En la política argentina, o mejor dicho en la política del siglo XXI, ya no importa tanto qué pasa, sino cómo pasa. O incluso, si pasa. los actos suspendidos de Milei en Santa Fe, Tierra del Fuego, las piedras en Lomas de Zamora ya no se pueden seguir leyendo como fallos logísticos sino como parte del guion. Hace tiempo que entramos en la era de la comunicación total y con estos nuevos paradigmas tenemos que entender que el gesto interrumpido también comunica. El acto que no fue es, al mismo tiempo, un acto más que constituye un hecho político en sí mismo.

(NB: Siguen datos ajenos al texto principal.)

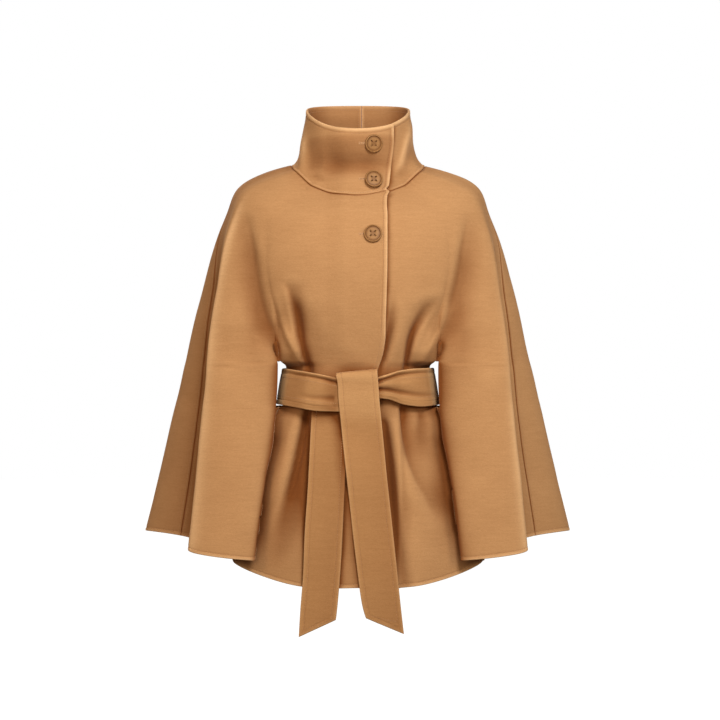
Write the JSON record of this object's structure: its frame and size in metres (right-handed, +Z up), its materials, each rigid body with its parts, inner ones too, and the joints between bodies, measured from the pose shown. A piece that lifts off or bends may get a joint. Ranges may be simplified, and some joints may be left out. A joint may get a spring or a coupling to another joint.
{
  "type": "wool cape",
  "caption": "Hip-length wool cape in its worn shape, with funnel collar, buttoned overlapping front, wide arm panels, belt slits and a tied cloth belt.",
  "frame": {"origin": "middle of the wearer's neck, at the height where the collar seam crosses the side of the neck", "axes": "+X towards the wearer's left, -Y towards the front, +Z up"},
  "size_m": [0.726, 0.311, 0.8885],
  "materials": {
    "right_front": "camel double-face wool coating, brushed matte",
    "left_front": "camel double-face wool coating, brushed matte",
    "back": "camel double-face wool coating, brushed matte",
    "collar_right": "camel double-face wool coating, brushed matte",
    "collar_left": "camel double-face wool coating, brushed matte",
    "button_1": "tonal tan button with four holes and a raised rim, satin",
    "button_2": "tonal tan button with four holes and a raised rim, satin",
    "button_3": "tonal tan button with four holes and a raised rim, satin",
    "belt": "camel wool coating, topstitched edges",
    "belt_knot_tail": "camel wool coating, topstitched edges",
    "belt_under_tail": "camel wool coating, topstitched edges"
  },
  "bodies": {
    "root": {"right_front": "right_front", "left_front": "left_front", "back": "back", "collar_right": "collar_right", "collar_left": "collar_left", "button_1": "button_1", "button_2": "button_2", "button_3": "button_3", "belt": "belt", "belt_knot_tail": "belt_knot_tail", "belt_under_tail": "belt_under_tail"}
  },
  "joints": []
}
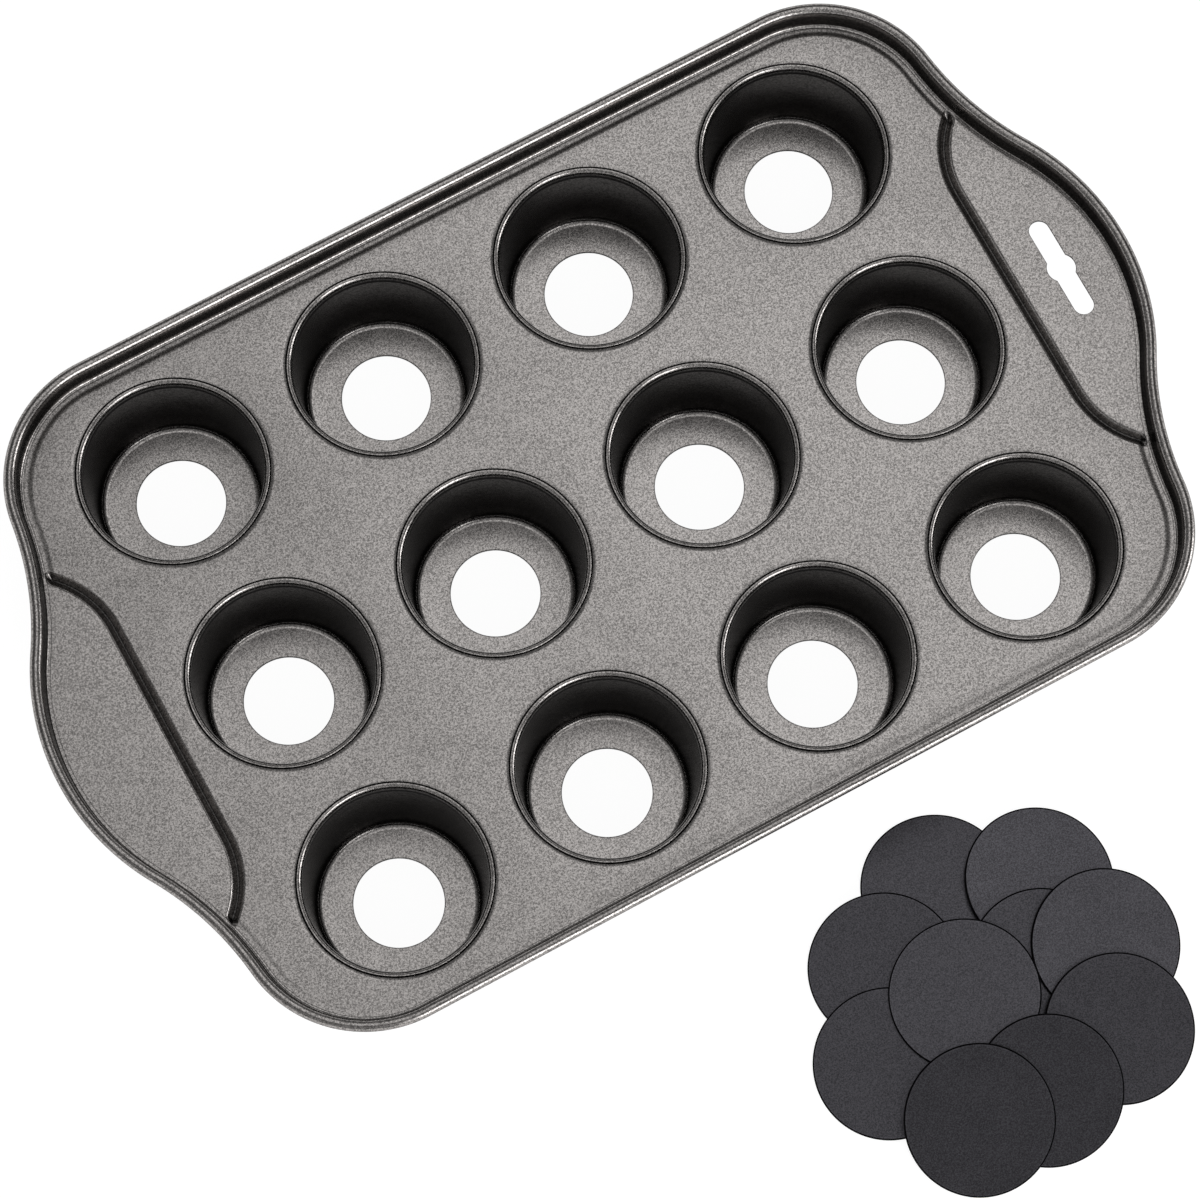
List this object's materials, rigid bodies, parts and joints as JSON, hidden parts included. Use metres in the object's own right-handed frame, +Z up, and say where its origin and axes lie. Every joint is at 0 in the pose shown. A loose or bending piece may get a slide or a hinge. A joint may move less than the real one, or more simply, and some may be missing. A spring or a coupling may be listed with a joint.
{
  "type": "mini cheesecake pan",
  "caption": "Non-stick tray of small straight cups with push-out base holes, two bowed handle ends and a rolled rim, with its loose flat base discs piled beside it.",
  "frame": {"origin": "middle of the footprint of the whole set, pan and pile of discs, on the surface that it stands on", "axes": "+X along the pan's length towards the handle with the hanging slot, +Y across the pan away from the pile of discs, +Z up"},
  "size_m": [0.351, 0.3388, 0.0411],
  "materials": {
    "pan_coating": "semi-gloss warm grey non-stick coat with a fine speckle",
    "disc_coating": "matte charcoal non-stick coat with a fine grain",
    "bare_wire": "bare drawn steel wire"
  },
  "bodies": {
    "pan": {"tray": "pan_coating", "rim_wire": "bare_wire", "cup_01": "pan_coating", "cup_02": "pan_coating", "cup_03": "pan_coating", "cup_04": "pan_coating", "cup_05": "pan_coating", "cup_06": "pan_coating", "cup_07": "pan_coating", "cup_08": "pan_coating", "cup_09": "pan_coating", "cup_10": "pan_coating", "cup_11": "pan_coating", "cup_12": "pan_coating"},
    "disc_01": {"base_disc_01": "disc_coating"},
    "disc_02": {"base_disc_02": "disc_coating"},
    "disc_03": {"base_disc_03": "disc_coating"},
    "disc_04": {"base_disc_04": "disc_coating"},
    "disc_05": {"base_disc_05": "disc_coating"},
    "disc_06": {"base_disc_06": "disc_coating"},
    "disc_07": {"base_disc_07": "disc_coating"},
    "disc_08": {"base_disc_08": "disc_coating"},
    "disc_09": {"base_disc_09": "disc_coating"},
    "disc_10": {"base_disc_10": "disc_coating"},
    "disc_11": {"base_disc_11": "disc_coating"},
    "disc_12": {"base_disc_12": "disc_coating"}
  },
  "joints": [
    {"name": "disc_01_lift", "type": "slide", "parent": "pan", "child": "disc_01", "axis": [0, 0, 1], "range_m": [0, 0.045]},
    {"name": "disc_02_lift", "type": "slide", "parent": "disc_01", "child": "disc_02", "axis": [0, 0, 1], "range_m": [0, 0.045]},
    {"name": "disc_03_lift", "type": "slide", "parent": "disc_02", "child": "disc_03", "axis": [0, 0, 1], "range_m": [0, 0.045]},
    {"name": "disc_04_lift", "type": "slide", "parent": "disc_03", "child": "disc_04", "axis": [0, 0, 1], "range_m": [0, 0.045]},
    {"name": "disc_05_lift", "type": "slide", "parent": "disc_04", "child": "disc_05", "axis": [0, 0, 1], "range_m": [0, 0.045]},
    {"name": "disc_06_lift", "type": "slide", "parent": "disc_05", "child": "disc_06", "axis": [0, 0, 1], "range_m": [0, 0.045]},
    {"name": "disc_07_lift", "type": "slide", "parent": "disc_06", "child": "disc_07", "axis": [0, 0, 1], "range_m": [0, 0.045]},
    {"name": "disc_08_lift", "type": "slide", "parent": "disc_07", "child": "disc_08", "axis": [0, 0, 1], "range_m": [0, 0.045]},
    {"name": "disc_09_lift", "type": "slide", "parent": "disc_08", "child": "disc_09", "axis": [0, 0, 1], "range_m": [0, 0.045]},
    {"name": "disc_10_lift", "type": "slide", "parent": "disc_09", "child": "disc_10", "axis": [0, 0, 1], "range_m": [0, 0.045]},
    {"name": "disc_11_lift", "type": "slide", "parent": "disc_10", "child": "disc_11", "axis": [0, 0, 1], "range_m": [0, 0.045]},
    {"name": "disc_12_lift", "type": "slide", "parent": "disc_11", "child": "disc_12", "axis": [0, 0, 1], "range_m": [0, 0.045]}
  ]
}
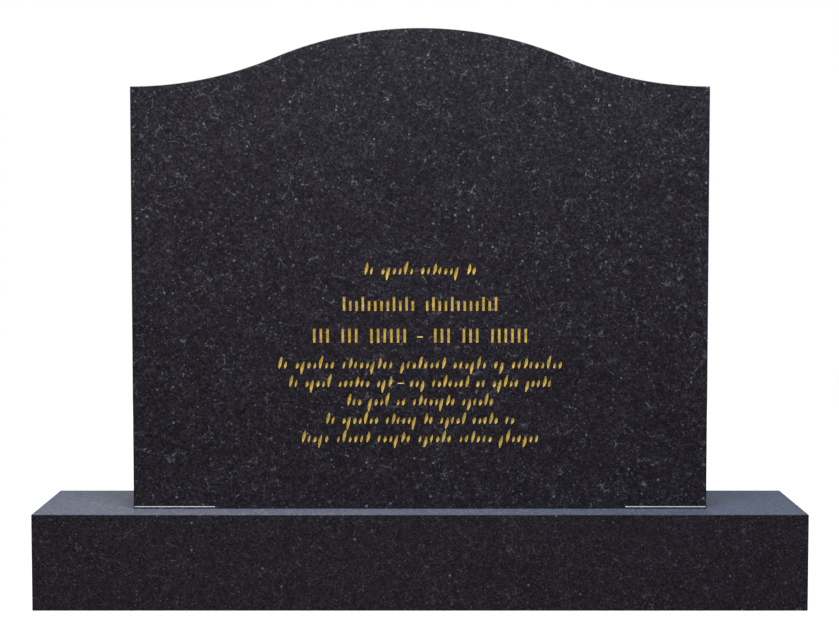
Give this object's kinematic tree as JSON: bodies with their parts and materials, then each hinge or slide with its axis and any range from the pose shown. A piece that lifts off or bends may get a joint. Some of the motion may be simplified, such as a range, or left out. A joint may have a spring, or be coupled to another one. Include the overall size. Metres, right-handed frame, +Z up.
{
  "type": "upright headstone",
  "caption": "Dark polished granite headstone: a tablet with a serpentine top and gilded rows of cut strokes, standing on a wide rectangular base stone.",
  "frame": {"origin": "centre of the underside of the base stone, on the ground", "axes": "+Z up, +X along the stone's width to a reader's right, and the inscribed face looks along -Y"},
  "size_m": [1.2, 0.25, 0.9003],
  "materials": {
    "base_granite": "polished granite, charcoal with a fine grain, its top face honed and slate blue",
    "tablet_granite": "polished granite, charcoal with pale and blue-grey flecks, its top face honed, the cut strokes gilded"
  },
  "bodies": {
    "root": {"base": "base_granite", "tablet": "tablet_granite"}
  },
  "joints": []
}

El siglo XX adoraba la presencia, la multitud, la plaza, el discurso. El siglo XXI, en cambio, parece fascinado por la interrupción. Ya no se trata de llenar un espacio, sino de dominar el sentido de su vacío. Un presidente que no puede hablar desde una tarima, pero sí desde su hotel o su cuenta de X no pierde visibilidad, la multiplica. El silencio físico se vuelve ruido digital. La ausencia se vuelve el discurso.
La política del conflicto
Milei, y no solo él porque este fenómeno se observa en todo el mundo, parece haber entendido que el poder contemporáneo no se juega en el centro del escenario sino en los bordes. Que la política ya no necesita un escenario estable para existir y que puede brotar del conflicto, del meme, del cruce o del escándalo y que eso confirma la autenticidad. En ese sentido, la suspensión de un acto no es derrota. La interrupción no es otra cosa que su verificación: "no me dejan, luego existo".
No es una cuestión de ideología. Es más bien un tema de gramática emocional. En un mundo saturado de discursos que solo se precipitan en imágenes, provocar una reacción vale más que ofrecer una idea. En las redes sociales, donde todos somos público y actores que se expresan solo en imágenes y recortes, se premia la irritación sobre la explicación; seguramente porque la primera provoca una emoción y la segunda obliga a una reflexión. La política, inevitablemente, se contagia de ese lenguaje y el acto interrumpido se vuelve el nuevo modo de la épica.
Podría pensarse que vivimos en una "sociedad del escándalo". Pero en la Argentina esa palabra suena demasiado solemne. Acá preferimos decirlo de otra forma. Vivimos en una sociedad del bardo. Y el bardo tiene un costado curioso cuando ordena el caos. Cada choque, cada abucheo, cada huevo lanzado en una peatonal refuerza la sensación de que el conflicto es la medida natural de lo político.
En el fondo, el mileísmo no inventa nada nuevo. Es la impronta de una época más que la impronta de una figura. Lo que sí marca una diferencia es la consciencia del gesto. La interrupción no lo sorprende, lo incluye. Es como si la resistencia estuviera escrita en el libreto. El líder se nutre del antagonismo, lo necesita. Si nadie lo contradijera se perdería el pulso del relato.
¿Arte conceptual o política?
En medio de esa dinámica, el acto político deja de ser un evento territorial y se convierte en una escena performática. Y ahí aparece la pregunta de fondo: ¿no será que la política contemporánea se volvió una forma de arte conceptual? Una puesta en la que lo importante no es tanto el contenido como sí lo es el dispositivo. No tanto el mensaje, sino que lo que se busca es el efecto.
Mientras tanto, la sociedad asiste, comenta, reacciona. A veces se indigna, otras se divierte. Porque hay también un placer en ver cómo se desordena el orden anterior para crear un orden nuevo. Algo de circo romano, algo de feed infinito donde los espectadores, sin querer, participan del guion porque al compartir el fragmento son parte del ritual.
No se trata, entonces, de criticar ni de aplaudir, sino de comprender. Estamos viendo cómo la política se reconfigura desde sus márgenes. La interrupción, la provocación, la ironía, ya no son gestos de ruptura, son el nuevo lenguaje del poder. Un poder que no busca ordenar. Que busca más bien resonar. Que no pretende convencer, sino que pretende mover la aguja de la atención.
Quizás no sea "la última trolleada del liberalismo", sino la primera forma estable de una política que aprendió a habitar el ruido. Tal vez no sea una anomalía, sino una nueva normalidad. Lo cierto es que el siglo XXI no parece gobernado por el consenso sino más bien por el algoritmo del conflicto.
Y si es así, la pregunta ya no es qué piensa el líder, sino qué efecto produce su aparición, o su ausencia, en nosotros en nuestro triple rol de audiencia, público y ciudadanos. Tal vez, al final, el verdadero acto político sea ese que nos deja pensando incluso cuando no ocurre.